Réconfort humain et spirituel

Par

éditorial de l’hebdomadaire protestant Réforme
du 20 novembre 2025



Au début des années 2000, la Fédération protestante s’est posé la question des grands défis qui se présentaient au protestantisme dans le siècle qui s’ouvrait. Assez vite a émergé le sujet des Églises issues de l’immigration. Un travail d’enquête a montré que la réalité était plus importante que ce qu’on croyait. Le protestantisme français connaissait les Églises malgaches et quelques communautés issues des anciennes colonies, mais il a fait connaissance des Églises brésiliennes, tamoules, chinoises, coréennes… En 2014, à l’occasion de la Coupe du monde de football au Brésil, Réforme avait fait une enquête sur les Églises brésiliennes à Paris. Le pasteur d’une de ces communautés disait qu’en dix ans le nombre d’Églises lusophones en Île-de-France était passé de 4 à plus de 30 !
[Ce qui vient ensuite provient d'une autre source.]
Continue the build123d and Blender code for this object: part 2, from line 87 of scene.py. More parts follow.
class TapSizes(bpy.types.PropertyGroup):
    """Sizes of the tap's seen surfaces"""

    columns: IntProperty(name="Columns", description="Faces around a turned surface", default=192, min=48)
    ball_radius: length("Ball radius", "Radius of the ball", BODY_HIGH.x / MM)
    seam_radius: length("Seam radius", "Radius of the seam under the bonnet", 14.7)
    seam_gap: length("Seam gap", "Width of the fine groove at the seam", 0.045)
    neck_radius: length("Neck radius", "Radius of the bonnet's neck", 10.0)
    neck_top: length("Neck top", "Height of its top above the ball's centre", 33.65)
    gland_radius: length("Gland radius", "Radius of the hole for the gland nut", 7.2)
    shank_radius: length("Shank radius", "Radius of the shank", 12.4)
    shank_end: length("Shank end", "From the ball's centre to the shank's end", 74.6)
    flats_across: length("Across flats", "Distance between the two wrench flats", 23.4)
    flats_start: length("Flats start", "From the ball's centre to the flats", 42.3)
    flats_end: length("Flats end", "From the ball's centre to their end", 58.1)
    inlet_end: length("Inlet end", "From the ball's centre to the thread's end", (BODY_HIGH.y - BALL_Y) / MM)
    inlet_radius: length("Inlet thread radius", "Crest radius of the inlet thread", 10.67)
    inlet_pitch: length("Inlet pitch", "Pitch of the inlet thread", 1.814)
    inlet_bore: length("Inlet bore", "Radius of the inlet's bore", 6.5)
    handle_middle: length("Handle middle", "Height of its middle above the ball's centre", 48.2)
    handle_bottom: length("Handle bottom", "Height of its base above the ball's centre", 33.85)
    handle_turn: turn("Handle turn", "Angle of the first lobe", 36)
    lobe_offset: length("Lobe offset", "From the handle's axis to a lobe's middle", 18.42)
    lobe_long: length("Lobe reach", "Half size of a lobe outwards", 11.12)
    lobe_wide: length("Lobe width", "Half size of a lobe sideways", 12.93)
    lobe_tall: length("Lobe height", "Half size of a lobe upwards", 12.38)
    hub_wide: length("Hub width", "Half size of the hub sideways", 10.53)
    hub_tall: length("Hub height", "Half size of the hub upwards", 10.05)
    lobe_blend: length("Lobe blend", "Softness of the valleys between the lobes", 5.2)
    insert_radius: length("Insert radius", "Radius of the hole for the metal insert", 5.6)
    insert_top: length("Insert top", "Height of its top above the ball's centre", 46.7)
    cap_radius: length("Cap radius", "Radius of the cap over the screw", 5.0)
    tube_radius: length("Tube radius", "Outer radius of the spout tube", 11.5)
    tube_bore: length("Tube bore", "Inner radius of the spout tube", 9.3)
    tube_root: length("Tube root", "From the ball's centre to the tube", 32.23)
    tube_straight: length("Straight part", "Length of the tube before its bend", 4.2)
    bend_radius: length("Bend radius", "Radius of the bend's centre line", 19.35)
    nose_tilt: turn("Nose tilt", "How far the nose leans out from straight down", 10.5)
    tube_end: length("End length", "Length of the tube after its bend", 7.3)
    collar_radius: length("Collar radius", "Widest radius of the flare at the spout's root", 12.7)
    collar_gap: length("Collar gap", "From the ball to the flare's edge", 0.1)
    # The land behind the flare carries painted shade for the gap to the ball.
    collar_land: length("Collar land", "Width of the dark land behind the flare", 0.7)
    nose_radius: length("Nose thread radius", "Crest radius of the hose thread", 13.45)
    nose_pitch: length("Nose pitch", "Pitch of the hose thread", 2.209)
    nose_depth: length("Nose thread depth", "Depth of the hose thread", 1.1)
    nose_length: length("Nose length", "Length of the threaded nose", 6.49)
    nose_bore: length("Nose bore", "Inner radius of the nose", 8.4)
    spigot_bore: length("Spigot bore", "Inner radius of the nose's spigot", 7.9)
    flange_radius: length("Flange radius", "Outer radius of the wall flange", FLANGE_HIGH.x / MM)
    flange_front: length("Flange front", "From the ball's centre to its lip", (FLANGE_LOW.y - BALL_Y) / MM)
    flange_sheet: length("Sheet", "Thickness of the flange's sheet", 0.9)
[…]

Cet essor est un effet de la mondialisation, et du besoin des migrants de trouver des lieux de réconfort humain et spirituel. Le pasteur d’une Église africaine me disait à propos de ses paroissiens : « Beaucoup d’entre eux souffrent de leur situation d’émigrés, ils sont en proie au rejet et au racisme. Le monde de l’émigration est une jungle dans laquelle il n’est pas bon d’être seul. Le dimanche, ils viennent à l’église pour entendre qu’ils font partie d’une communauté, qu’ils sont dignes, qu’ils sont des rois, que pour eux Dieu est allé jusqu’à mourir sur une croix ! » Un pasteur chinois que j’interrogeais sur la croissance de son Église m’a répondu : « Mettez-vous à la place d’un émigrant chinois nouvellement arrivé. Lui ou sa famille a dépensé entre dix et vingt mille dollars auprès de passeurs pour venir en France, il est sans papiers non expulsable, il travaille et dort dans des ateliers clandestins. Il se pose alors la grande question du sens de la vie. On va le trouver et on lui dit qu’il est important aux yeux de Dieu et que s’il vient avec nous, on va pleurer avec lui, prier avec lui, espérer avec lui, et qu’il s’en sortira… Ils viennent tous ! »
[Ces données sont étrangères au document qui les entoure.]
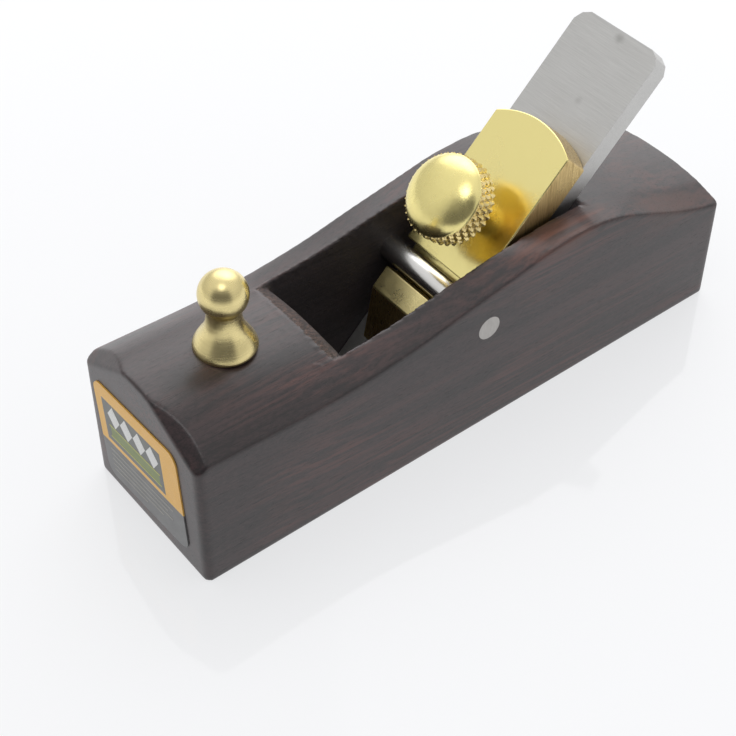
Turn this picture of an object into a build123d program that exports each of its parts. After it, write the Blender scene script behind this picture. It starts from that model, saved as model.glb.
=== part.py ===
from build123d import *
import math
import os

os.makedirs("parts", exist_ok=True)

# Small wooden hand plane, millimetres.  The sole rests on z = 0, +X points to the toe
# (the cutting direction), +Y to the left side and +Z up.

# ---- wooden stock -------------------------------------------------------------------
stock_length = 100.0
stock_width = 28.5
corner_round = 1.2          # upright corners of the toe and the heel
arris_ease = 0.8            # worn edge between each side and the arched top

# station along the stock, height of the side edge, rise of the arched top above it
stock_profile = [
    (-50.0, 18.4, 2.4),
    (-42.0, 21.0, 2.2),
    (-34.0, 24.5, 1.8),
    (-27.0, 27.4, 1.4),
    (-21.0, 28.6, 1.2),
    (-14.0, 28.3, 1.4),
    (-6.0, 27.1, 2.0),
    (3.0, 25.6, 2.7),
    (12.0, 23.9, 3.3),
    (22.0, 22.8, 3.8),
    (27.0, 22.6, 4.3),
    (31.5, 22.6, 4.7),
    (36.0, 22.7, 5.0),
    (40.5, 22.9, 5.15),
    (45.5, 23.1, 5.3),
    (50.0, 23.3, 5.4),
]

# ---- throat -------------------------------------------------------------------------
bed_angle = 44.0            # slope of the bed that carries the iron
throat_width = 18.3
throat_shift = 0.3          # the mortise sits a little left of the middle
mouth_front = 14.0          # front edge of the mouth on the sole
front_wall_angle = 71.5
toe_edge_start = (22.2, 24.6)   # where the throat's toe edge is eased, x and z
toe_edge_slope = 38.0

# ---- distances measured square to the bed, from a plane through the origin -----------
bed_level = 5.10
iron_thickness = 3.5
face_gap = 0.05             # clearance between faces that slide on each other
cap_top_level = 14.35

# ---- iron ---------------------------------------------------------------------------
iron_width = 17.0
iron_shift = -0.25
iron_top_end = 60.7         # distance up the bed
edge_height = 0.1           # the cutting edge is drawn up just clear of the ground
grind_angle = 30.0
edge_land = 0.12
iron_corner = 2.4

# ---- cross pin ----------------------------------------------------------------------
pin_diameter = 4.0
pin_x, pin_z = -1.06, 19.85
pin_chamfer = 0.3

# ---- lever cap ----------------------------------------------------------------------
cap_width = 15.8
cap_shift = 1.1
nose_start = 0.2            # toe end of the nose where it meets the iron
nose_top = 8.2              # front edge of the flat strip on top of the nose
groove_start = 12.05
groove_end = 17.5
groove_floor = 11.47
cap_end = 43.15
cap_end_radius = 14.45
relief_start = 4.0          # behind this the underside is relieved, so only the nose bears
relief_at_end = 0.3

# ---- lever screw --------------------------------------------------------------------
screw_station = 26.45
screw_shift = 0.8
thread_diameter = 5.0
running_gap = 0.05          # radial clearance of turning and sliding shafts
head_diameter = 13.3
head_underside = 19.5
head_thickness = 3.8
rim_round = 0.35
dome_diameter = 12.4
dome_height = 2.4
shank_depth_in_head = 2.6

# ---- front knob ---------------------------------------------------------------------
knob_x, knob_y = 35.45, 0.35   # the knob stands a little left of the middle
knob_seat = 27.6
knob_base_radius = 4.6
knob_neck_radius = 2.5
knob_neck_height = 5.5
ball_radius = 3.55
ball_height = 9.6
stud_diameter = 3.0
stud_in_wood = 10.0
stud_in_knob = 6.5

# ---- label on the toe ---------------------------------------------------------------
label_width = 21.2
label_height = 18.8
label_middle = (-0.9, 12.1)
label_round = 2.0
label_thickness = 0.3

slope = math.radians(bed_angle)
iron_bottom = bed_level + face_gap
iron_top = iron_bottom + iron_thickness
cap_bottom = iron_top + face_gap


def side_plane(y):
    """Plane whose local x is +X and local y is +Z, facing -Y, placed at y."""
    return Plane(origin=(0, y, 0), x_dir=(1, 0, 0), z_dir=(0, -1, 0))


def bed_point(along, above):
    """World x and z of a point given along the bed and square to it."""
    x = -along * math.cos(slope) + above * math.sin(slope)
    z = along * math.sin(slope) + above * math.cos(slope)
    return x, z


def bed_plane(level, y=0.0):
    """Plane parallel to the bed: local x runs up the slope, local z points off it."""
    x, z = bed_point(0.0, level)
    up = (-math.cos(slope), 0, math.sin(slope))
    normal = (math.sin(slope), 0, math.cos(slope))
    return Plane(origin=(x, y, z), x_dir=up, z_dir=normal)


def side_prism(points, middle, width, mode=Mode.ADD):
    """Extrude a profile given in x and z across the width, about y = middle."""
    with BuildSketch(side_plane(middle)) as profile:
        with BuildLine():
            Polyline(*points, close=True)
        make_face()
    extrude(profile.sketch, amount=width / 2, both=True, mode=mode)


def stock_section(station, side_height, rise):
    """Cross-section of the stock: flat sole, upright sides, arched top."""
    half = stock_width / 2
    top_edge = half - arris_ease
    with BuildSketch(Plane(origin=(station, 0, 0), x_dir=(0, 1, 0), z_dir=(1, 0, 0))) as section:
        with BuildLine():
            Polyline((-top_edge, side_height + 0.1 * rise), (-half, side_height - arris_ease),
                     (-half, 0), (half, 0), (half, side_height - arris_ease),
                     (top_edge, side_height + 0.1 * rise))
            ThreePointArc((top_edge, side_height + 0.1 * rise), (0, side_height + rise),
                          (-top_edge, side_height + 0.1 * rise))
        make_face()
    return section.sketch


# ---- stock: the arched billet, then the throat, pin hole and stud hole ----------------
bed_foot = bed_level / math.sin(slope)
bed_head = (bed_foot - 45 / math.tan(slope), 45)
wall_head = (mouth_front + 45 / math.tan(math.radians(front_wall_angle)), 45)
ease_x, ease_z = toe_edge_start
ease_run = 12.0

with BuildPart() as stock:
    loft([stock_section(*station) for station in stock_profile])
    with BuildSketch(Plane.XY):
        RectangleRounded(stock_length, stock_width, corner_round)
    extrude(amount=45, mode=Mode.INTERSECT)
    side_prism([(bed_foot, 0), (bed_foot + 1.0, -1.0), (mouth_front - 0.4, -1.0), (mouth_front, 0),
                wall_head, bed_head], throat_shift, throat_width, Mode.SUBTRACT)
    side_prism([(ease_x, ease_z),
                (ease_x + ease_run, ease_z + ease_run * math.tan(math.radians(toe_edge_slope))),
                (ease_x, ease_z + 20)], throat_shift, throat_width, Mode.SUBTRACT)
    with Locations(Plane(origin=(pin_x, 0, pin_z), x_dir=(1, 0, 0), z_dir=(0, 1, 0))):
        Cylinder(pin_diameter / 2 + running_gap, stock_width + 2, mode=Mode.SUBTRACT)
    with Locations((knob_x, knob_y, knob_seat - stud_in_wood)):
        Cylinder(stud_diameter / 2 + running_gap, stud_in_wood + 5,
                 align=(Align.CENTER, Align.CENTER, Align.MIN), mode=Mode.SUBTRACT)
    # flat counterbore so that the turned foot of the knob sits square on the arched top
    with Locations((knob_x, knob_y, knob_seat)):
        Cylinder(knob_base_radius + 0.1, 5,
                 align=(Align.CENTER, Align.CENTER, Align.MIN), mode=Mode.SUBTRACT)
stock.part.label = "stock"
export_step(stock.part, "parts/stock.step")

# ---- cross pin: a plain steel rod driven through both cheeks --------------------------
with BuildPart() as cross_pin:
    with Locations(Plane(origin=(pin_x, 0, pin_z), x_dir=(1, 0, 0), z_dir=(0, 1, 0))):
        Cylinder(pin_diameter / 2, stock_width)
    chamfer(cross_pin.edges().filter_by(GeomType.CIRCLE), pin_chamfer)
cross_pin.part.label = "cross_pin"
export_step(cross_pin.part, "parts/cross_pin.step")

# ---- iron: thick plate with clipped top corners, ground on the bed side ---------------
iron_edge = (edge_height - iron_top * math.cos(slope)) / math.sin(slope)
grind_run = (iron_thickness - edge_land) / math.tan(math.radians(grind_angle))
with BuildPart() as iron:
    side_prism([bed_point(iron_edge, iron_top),
                bed_point(iron_top_end, iron_top),
                bed_point(iron_top_end, iron_bottom),
                bed_point(iron_edge + grind_run, iron_bottom),
                bed_point(iron_edge, iron_top - edge_land)], iron_shift, iron_width)
    corners = iron.edges().filter_by(
        lambda e: (e % 0.5).cross(bed_plane(0).z_dir).length < 1e-3
        and e.center().Z > bed_point(iron_top_end - 1, iron_bottom)[1])
    chamfer(corners, iron_corner)
iron.part.label = "iron"
export_step(iron.part, "parts/iron.step")

# ---- lever cap: brass block with a nose, a groove under the pin and an arched end ------
with BuildPart() as lever_cap:
    side_prism([bed_point(nose_start, cap_bottom),
                bed_point(nose_top, cap_top_level),
                bed_point(groove_start, cap_top_level),
                bed_point(groove_start, groove_floor),
                bed_point(groove_end, groove_floor),
                bed_point(groove_end, cap_top_level),
                bed_point(cap_end, cap_top_level),
                bed_point(cap_end, cap_bottom + relief_at_end),
                bed_point(relief_start, cap_bottom)], cap_shift, cap_width)
    with BuildSketch(bed_plane(0, cap_shift)):
        with Locations((cap_end - cap_end_radius, 0)):
            Circle(cap_end_radius)
        with Locations((cap_end - cap_end_radius - 25, 0)):
            Rectangle(50, 3 * cap_width)
    extrude(amount=30, mode=Mode.INTERSECT)
    with BuildSketch(bed_plane(0, screw_shift)):
        with Locations((screw_station, 0)):
            Circle(thread_diameter / 2)
    extrude(amount=30, mode=Mode.SUBTRACT)
lever_cap.part.label = "lever_cap"
export_step(lever_cap.part, "parts/lever_cap.step")

# ---- lever screw: shank bearing on the iron, knurled and domed head -------------------
shank_bottom = iron_top + face_gap
shank_top = head_underside + shank_depth_in_head
with BuildPart() as screw_shank:
    with BuildSketch(bed_plane(shank_bottom, screw_shift)):
        with Locations((screw_station, 0)):
            Circle(thread_diameter / 2 - running_gap)
    extrude(amount=shank_top - shank_bottom)
    chamfer(screw_shank.edges().filter_by(GeomType.CIRCLE), 0.4)
screw_shank.part.label = "screw_shank"
export_step(screw_shank.part, "parts/screw_shank.step")

head_radius = head_diameter / 2
dome_radius = dome_diameter / 2
dome_sphere = (dome_radius ** 2 + dome_height ** 2) / (2 * dome_height)
dome_shoulder = math.sqrt(dome_sphere ** 2 - dome_radius ** 2 / 4) - dome_sphere + dome_height
bore_radius = thread_diameter / 2
bore_depth = shank_depth_in_head + face_gap
axis_x, axis_z = bed_point(screw_station, head_underside)
head_profile = Plane(origin=(axis_x, screw_shift, axis_z), x_dir=(0, 1, 0),
                     z_dir=(math.cos(slope), 0, -math.sin(slope)))
with BuildPart() as screw_knob:
    with BuildSketch(head_profile):
        with BuildLine():
            Polyline((0, head_thickness + dome_height), (0, bore_depth), (bore_radius, bore_depth),
                     (bore_radius, 0), (head_radius - rim_round, 0), (head_radius, rim_round),
                     (head_radius, head_thickness - rim_round),
                     (head_radius - rim_round, head_thickness), (dome_radius, head_thickness))
            ThreePointArc((dome_radius, head_thickness),
                          (dome_radius / 2, head_thickness + dome_shoulder),
                          (0, head_thickness + dome_height))
        make_face()
    revolve(axis=Axis((axis_x, screw_shift, axis_z), (math.sin(slope), 0, math.cos(slope))))
screw_knob.part.label = "screw_knob"
export_step(screw_knob.part, "parts/screw_knob.step")

# ---- front knob: turned brass, flared foot, narrow neck and a ball ---------------------
neck_meets_ball = ball_height - math.sqrt(ball_radius ** 2 - knob_neck_radius ** 2)
with BuildPart() as front_knob:
    with BuildSketch(Plane(origin=(knob_x, knob_y, knob_seat), x_dir=(1, 0, 0), z_dir=(0, -1, 0))):
        with BuildLine():
            Polyline((0, ball_height + ball_radius), (0, stud_in_knob + face_gap),
                     (stud_diameter / 2 + running_gap, stud_in_knob + face_gap),
                     (stud_diameter / 2 + running_gap, 0), (knob_base_radius - 0.3, 0),
                     (knob_base_radius, 0.3), (knob_base_radius, 0.8))
            Spline((knob_base_radius, 0.8), (knob_base_radius - 1.1, 2.6),
                   (knob_neck_radius + 0.1, knob_neck_height - 0.6),
                   (knob_neck_radius, neck_meets_ball))
            ThreePointArc((knob_neck_radius, neck_meets_ball), (ball_radius, ball_height),
                          (0, ball_height + ball_radius))
        make_face()
    revolve(axis=Axis((knob_x, knob_y, 0), (0, 0, 1)))
front_knob.part.label = "front_knob"
export_step(front_knob.part, "parts/front_knob.step")

with BuildPart() as knob_stud:
    with Locations((knob_x, knob_y, knob_seat - stud_in_wood + face_gap)):
        Cylinder(stud_diameter / 2, stud_in_wood + stud_in_knob - face_gap,
                 align=(Align.CENTER, Align.CENTER, Align.MIN))
    chamfer(knob_stud.edges().filter_by(GeomType.CIRCLE), 0.4)
knob_stud.part.label = "knob_stud"
export_step(knob_stud.part, "parts/knob_stud.step")

# ---- label: thin plate on the toe -----------------------------------------------------
label_y, label_z = label_middle
with BuildPart() as toe_label:
    with BuildSketch(Plane(origin=(stock_length / 2, label_y, label_z),
                           x_dir=(0, 1, 0), z_dir=(1, 0, 0))):
        RectangleRounded(label_width, label_height, label_round)
    extrude(amount=label_thickness)
toe_label.part.label = "toe_label"
export_step(toe_label.part, "parts/toe_label.step")
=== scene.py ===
import bpy, bmesh
import math
from mathutils import Matrix, Vector


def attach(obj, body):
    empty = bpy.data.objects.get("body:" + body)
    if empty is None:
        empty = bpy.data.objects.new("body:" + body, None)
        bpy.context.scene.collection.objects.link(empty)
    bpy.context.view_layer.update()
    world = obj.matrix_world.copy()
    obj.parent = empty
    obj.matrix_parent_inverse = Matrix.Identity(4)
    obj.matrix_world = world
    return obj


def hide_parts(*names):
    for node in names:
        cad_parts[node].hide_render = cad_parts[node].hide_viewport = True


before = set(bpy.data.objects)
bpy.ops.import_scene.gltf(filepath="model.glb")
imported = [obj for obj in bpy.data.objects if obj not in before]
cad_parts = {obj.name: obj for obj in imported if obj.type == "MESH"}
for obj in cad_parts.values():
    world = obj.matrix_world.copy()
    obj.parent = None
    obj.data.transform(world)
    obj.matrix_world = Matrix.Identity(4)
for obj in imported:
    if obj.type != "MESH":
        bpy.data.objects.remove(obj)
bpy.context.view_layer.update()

MM = 0.001                        # sizes below are in millimetres
BED = math.radians(44.0)          # slope of the bed that carries the iron
BED_LEVEL = 5.10                  # the bed's face, measured square to the slope
IRON_UNDER, IRON_FACE = 5.15, 8.65
HALF_LENGTH, CHEEK = 50.0, 14.25  # half the stock's length and width
THROAT_RIGHT, THROAT_LEFT = -8.85, 9.45
MOUTH_FRONT = 14.0                # front edge of the mouth, on the sole
FRONT_WALL = math.radians(71.5)   # lean of the throat's front wall


# ---------------------------------------------------------------- bench tools

def drop_selection():
    """Nothing selected, object mode."""
    if bpy.context.object and bpy.context.object.mode != "OBJECT":
        bpy.ops.object.mode_set(mode="OBJECT")
    bpy.ops.object.select_all(action="DESELECT")


def hold(piece):
    """Only this piece selected and active."""
    drop_selection()
    piece.select_set(True)
    bpy.context.view_layer.objects.active = piece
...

Il faut ajouter une dimension spirituelle. Quand on vit dans un monde hostile, prier, chanter, louer dans sa langue maternelle est une expérience vivifiante. La langue maternelle est celle de notre identité profonde, celle dans laquelle on s’adresse naturellement à Dieu.
Si aujourd’hui le protestantisme est en croissance en France, c’est largement dû à l’essor des Églises issues de l’immigration. Une réalité qu’on ne peut ignorer, un défi pour les Églises installées.